PROVIDED DATA:
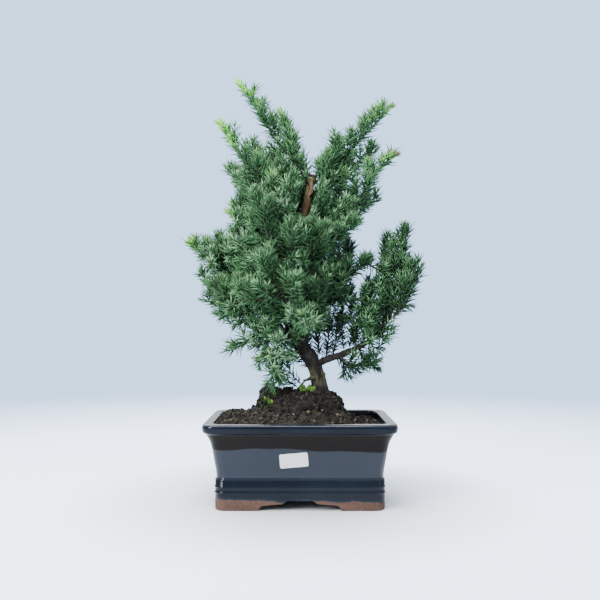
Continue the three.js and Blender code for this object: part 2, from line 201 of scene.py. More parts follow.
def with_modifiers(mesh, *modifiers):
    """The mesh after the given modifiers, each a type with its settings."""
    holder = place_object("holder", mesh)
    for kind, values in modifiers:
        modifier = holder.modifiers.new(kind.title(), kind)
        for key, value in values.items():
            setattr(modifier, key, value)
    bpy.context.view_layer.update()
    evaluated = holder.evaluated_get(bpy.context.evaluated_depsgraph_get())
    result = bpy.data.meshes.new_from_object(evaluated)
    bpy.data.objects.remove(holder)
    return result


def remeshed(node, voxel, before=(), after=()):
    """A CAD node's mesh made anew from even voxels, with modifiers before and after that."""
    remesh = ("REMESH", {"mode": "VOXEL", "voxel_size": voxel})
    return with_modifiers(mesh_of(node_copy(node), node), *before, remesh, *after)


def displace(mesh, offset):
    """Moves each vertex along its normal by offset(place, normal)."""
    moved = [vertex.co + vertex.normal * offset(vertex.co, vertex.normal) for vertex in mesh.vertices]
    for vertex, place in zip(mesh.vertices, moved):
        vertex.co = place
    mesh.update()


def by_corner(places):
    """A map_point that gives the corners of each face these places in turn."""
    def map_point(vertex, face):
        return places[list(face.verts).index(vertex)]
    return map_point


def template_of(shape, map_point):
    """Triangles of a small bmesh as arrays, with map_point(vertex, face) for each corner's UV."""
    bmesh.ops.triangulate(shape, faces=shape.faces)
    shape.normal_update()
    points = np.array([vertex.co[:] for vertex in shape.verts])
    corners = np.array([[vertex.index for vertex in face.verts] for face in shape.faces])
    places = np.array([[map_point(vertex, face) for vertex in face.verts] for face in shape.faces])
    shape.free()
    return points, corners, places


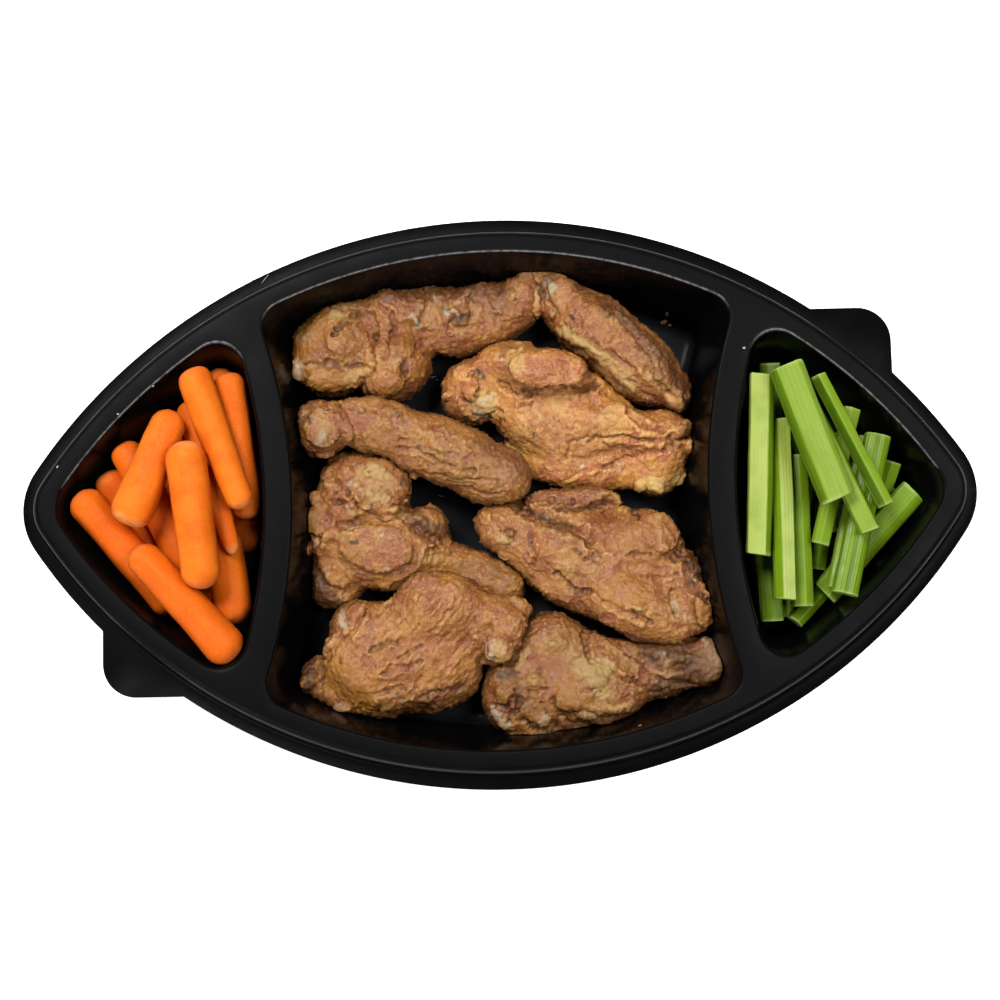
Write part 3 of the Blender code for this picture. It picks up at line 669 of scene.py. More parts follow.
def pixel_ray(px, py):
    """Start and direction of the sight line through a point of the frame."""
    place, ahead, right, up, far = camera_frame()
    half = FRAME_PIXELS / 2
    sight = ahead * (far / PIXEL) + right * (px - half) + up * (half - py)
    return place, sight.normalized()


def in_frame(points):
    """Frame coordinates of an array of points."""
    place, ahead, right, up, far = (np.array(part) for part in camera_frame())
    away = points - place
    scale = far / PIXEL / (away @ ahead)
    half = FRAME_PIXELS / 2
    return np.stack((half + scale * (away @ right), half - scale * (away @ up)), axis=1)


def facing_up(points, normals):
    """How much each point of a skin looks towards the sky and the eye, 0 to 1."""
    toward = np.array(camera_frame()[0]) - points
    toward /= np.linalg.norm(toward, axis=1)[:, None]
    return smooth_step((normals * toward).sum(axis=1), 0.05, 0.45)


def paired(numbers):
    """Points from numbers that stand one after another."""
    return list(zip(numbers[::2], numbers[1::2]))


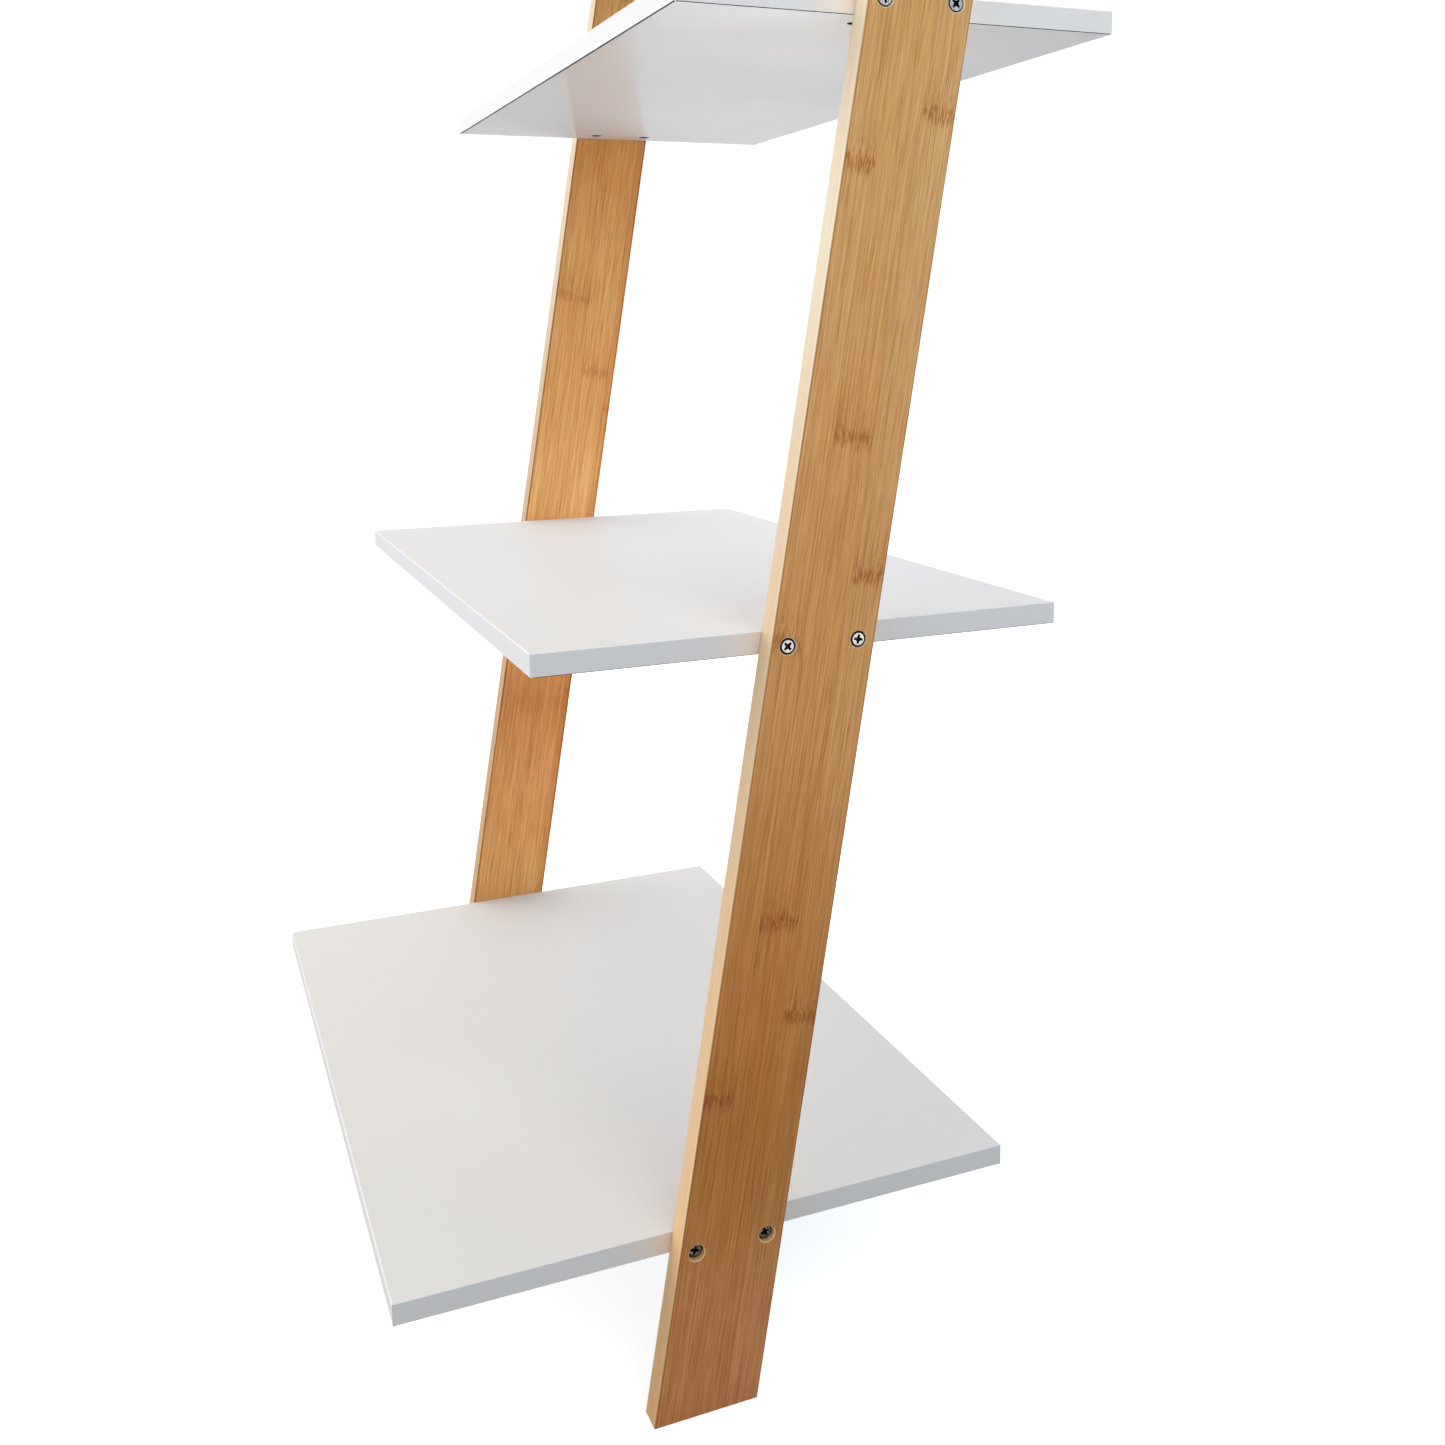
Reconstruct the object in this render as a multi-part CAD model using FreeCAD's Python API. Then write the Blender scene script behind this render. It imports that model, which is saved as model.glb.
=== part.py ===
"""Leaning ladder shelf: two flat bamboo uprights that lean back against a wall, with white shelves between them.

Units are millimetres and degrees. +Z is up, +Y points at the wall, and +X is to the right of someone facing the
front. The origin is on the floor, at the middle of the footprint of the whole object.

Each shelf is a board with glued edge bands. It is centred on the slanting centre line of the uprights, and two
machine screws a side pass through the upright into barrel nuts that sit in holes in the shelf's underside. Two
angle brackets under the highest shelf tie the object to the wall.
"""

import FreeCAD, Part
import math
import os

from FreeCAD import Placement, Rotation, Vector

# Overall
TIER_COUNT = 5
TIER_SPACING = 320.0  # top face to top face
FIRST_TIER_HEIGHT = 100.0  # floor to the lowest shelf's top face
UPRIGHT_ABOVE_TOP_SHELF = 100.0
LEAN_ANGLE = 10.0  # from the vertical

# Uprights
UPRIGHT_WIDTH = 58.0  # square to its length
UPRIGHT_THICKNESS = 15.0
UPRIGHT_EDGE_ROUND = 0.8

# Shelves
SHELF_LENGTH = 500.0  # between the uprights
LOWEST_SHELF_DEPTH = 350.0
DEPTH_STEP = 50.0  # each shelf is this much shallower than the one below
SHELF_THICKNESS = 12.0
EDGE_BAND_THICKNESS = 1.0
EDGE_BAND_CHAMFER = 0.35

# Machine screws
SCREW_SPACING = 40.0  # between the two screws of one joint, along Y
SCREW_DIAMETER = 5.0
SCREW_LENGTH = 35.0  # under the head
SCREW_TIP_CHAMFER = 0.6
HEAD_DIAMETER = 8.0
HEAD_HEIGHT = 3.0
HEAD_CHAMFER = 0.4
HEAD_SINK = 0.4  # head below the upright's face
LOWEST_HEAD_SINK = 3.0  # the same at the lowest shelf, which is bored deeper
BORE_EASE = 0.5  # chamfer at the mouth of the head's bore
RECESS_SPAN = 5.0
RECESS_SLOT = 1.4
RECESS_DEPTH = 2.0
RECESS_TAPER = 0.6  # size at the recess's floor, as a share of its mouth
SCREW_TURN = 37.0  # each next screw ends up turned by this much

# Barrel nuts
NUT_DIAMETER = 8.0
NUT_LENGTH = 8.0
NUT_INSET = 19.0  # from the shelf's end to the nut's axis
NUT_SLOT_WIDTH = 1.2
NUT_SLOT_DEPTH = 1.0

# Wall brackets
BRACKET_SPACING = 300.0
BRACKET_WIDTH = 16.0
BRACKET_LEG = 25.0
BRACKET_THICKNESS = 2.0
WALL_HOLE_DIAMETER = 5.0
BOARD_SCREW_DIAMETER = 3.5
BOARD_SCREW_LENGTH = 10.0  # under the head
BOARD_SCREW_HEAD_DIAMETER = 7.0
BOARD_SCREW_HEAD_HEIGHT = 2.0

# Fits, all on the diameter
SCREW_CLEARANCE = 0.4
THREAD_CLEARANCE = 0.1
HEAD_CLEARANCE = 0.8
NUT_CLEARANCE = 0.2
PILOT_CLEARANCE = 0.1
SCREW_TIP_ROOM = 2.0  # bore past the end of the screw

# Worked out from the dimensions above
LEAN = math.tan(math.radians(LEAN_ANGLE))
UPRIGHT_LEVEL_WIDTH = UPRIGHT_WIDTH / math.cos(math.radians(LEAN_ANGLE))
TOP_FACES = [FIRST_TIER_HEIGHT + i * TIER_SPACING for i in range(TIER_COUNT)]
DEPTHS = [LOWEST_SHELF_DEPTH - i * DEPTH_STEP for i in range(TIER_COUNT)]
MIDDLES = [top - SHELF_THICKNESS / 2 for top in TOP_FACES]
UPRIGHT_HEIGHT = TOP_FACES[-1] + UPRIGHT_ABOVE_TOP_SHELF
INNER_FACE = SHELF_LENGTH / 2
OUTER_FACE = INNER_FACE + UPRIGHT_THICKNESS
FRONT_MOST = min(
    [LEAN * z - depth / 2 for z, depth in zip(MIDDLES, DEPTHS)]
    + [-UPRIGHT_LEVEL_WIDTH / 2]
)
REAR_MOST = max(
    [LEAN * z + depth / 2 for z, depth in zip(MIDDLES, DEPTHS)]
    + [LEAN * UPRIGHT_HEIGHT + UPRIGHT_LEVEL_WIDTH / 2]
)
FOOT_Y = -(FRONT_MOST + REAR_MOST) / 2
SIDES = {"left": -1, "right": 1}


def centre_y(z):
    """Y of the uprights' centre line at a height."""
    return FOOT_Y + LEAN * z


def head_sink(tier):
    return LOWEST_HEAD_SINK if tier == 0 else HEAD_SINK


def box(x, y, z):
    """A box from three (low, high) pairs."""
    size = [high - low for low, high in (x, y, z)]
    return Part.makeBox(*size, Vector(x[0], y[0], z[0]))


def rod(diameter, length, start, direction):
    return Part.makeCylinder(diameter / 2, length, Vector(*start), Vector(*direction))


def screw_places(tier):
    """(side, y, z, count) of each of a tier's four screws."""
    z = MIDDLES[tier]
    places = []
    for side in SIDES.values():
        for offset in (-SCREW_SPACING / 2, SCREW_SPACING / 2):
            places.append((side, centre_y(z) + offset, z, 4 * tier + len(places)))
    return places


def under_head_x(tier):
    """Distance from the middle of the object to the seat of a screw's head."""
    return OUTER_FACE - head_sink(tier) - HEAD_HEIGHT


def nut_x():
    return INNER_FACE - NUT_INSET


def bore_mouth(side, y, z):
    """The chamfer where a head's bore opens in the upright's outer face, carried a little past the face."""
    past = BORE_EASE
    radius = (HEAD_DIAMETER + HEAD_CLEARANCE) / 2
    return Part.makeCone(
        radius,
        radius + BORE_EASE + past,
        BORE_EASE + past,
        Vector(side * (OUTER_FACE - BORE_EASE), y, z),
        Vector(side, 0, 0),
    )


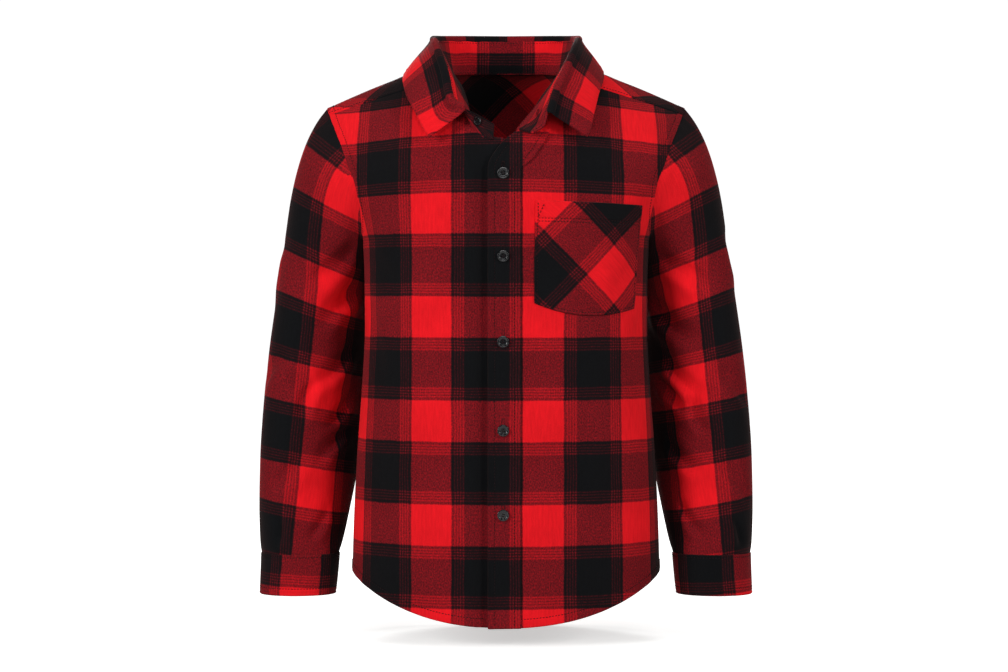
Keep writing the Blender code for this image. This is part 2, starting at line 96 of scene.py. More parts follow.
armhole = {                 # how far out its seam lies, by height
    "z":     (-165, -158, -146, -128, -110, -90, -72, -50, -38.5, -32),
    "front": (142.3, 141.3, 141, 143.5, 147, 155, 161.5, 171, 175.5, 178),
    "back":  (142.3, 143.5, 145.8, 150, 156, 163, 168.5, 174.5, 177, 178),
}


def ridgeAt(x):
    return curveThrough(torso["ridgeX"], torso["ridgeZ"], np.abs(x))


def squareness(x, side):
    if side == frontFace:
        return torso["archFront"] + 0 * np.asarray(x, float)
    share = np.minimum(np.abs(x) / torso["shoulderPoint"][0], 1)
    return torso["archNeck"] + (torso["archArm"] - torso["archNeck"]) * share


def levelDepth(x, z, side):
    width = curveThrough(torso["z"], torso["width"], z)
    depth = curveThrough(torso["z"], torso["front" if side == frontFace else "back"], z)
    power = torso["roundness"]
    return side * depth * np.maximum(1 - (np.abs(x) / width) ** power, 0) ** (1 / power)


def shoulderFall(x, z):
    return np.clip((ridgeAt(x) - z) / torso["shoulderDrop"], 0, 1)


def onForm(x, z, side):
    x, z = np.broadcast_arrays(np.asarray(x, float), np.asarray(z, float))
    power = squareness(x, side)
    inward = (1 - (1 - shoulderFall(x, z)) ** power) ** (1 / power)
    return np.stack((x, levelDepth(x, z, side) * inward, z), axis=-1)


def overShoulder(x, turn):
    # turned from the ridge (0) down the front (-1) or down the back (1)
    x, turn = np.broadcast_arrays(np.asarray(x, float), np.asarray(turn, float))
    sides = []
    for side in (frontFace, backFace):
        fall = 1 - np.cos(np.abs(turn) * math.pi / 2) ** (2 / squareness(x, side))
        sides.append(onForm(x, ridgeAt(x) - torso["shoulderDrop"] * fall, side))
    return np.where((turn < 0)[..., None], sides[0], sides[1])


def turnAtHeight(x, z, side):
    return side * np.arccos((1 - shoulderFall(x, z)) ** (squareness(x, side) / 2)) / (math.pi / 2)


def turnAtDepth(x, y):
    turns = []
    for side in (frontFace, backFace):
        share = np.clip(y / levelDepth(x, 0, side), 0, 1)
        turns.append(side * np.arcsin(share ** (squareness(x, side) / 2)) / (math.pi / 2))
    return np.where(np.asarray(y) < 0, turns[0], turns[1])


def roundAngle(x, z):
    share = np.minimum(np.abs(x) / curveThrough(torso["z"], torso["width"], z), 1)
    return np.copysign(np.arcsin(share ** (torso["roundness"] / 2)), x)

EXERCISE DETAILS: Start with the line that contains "Write part 3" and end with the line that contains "return np.stack((half +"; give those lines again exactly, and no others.

ANSWER TO THIS PROBLEM:
Write part 3 of the Blender code for this picture. It picks up at line 669 of scene.py. More parts follow.
def pixel_ray(px, py):
    """Start and direction of the sight line through a point of the frame."""
    place, ahead, right, up, far = camera_frame()
    half = FRAME_PIXELS / 2
    sight = ahead * (far / PIXEL) + right * (px - half) + up * (half - py)
    return place, sight.normalized()


def in_frame(points):
    """Frame coordinates of an array of points."""
    place, ahead, right, up, far = (np.array(part) for part in camera_frame())
    away = points - place
    scale = far / PIXEL / (away @ ahead)
    half = FRAME_PIXELS / 2
    return np.stack((half + scale * (away @ right), half - scale * (away @ up)), axis=1)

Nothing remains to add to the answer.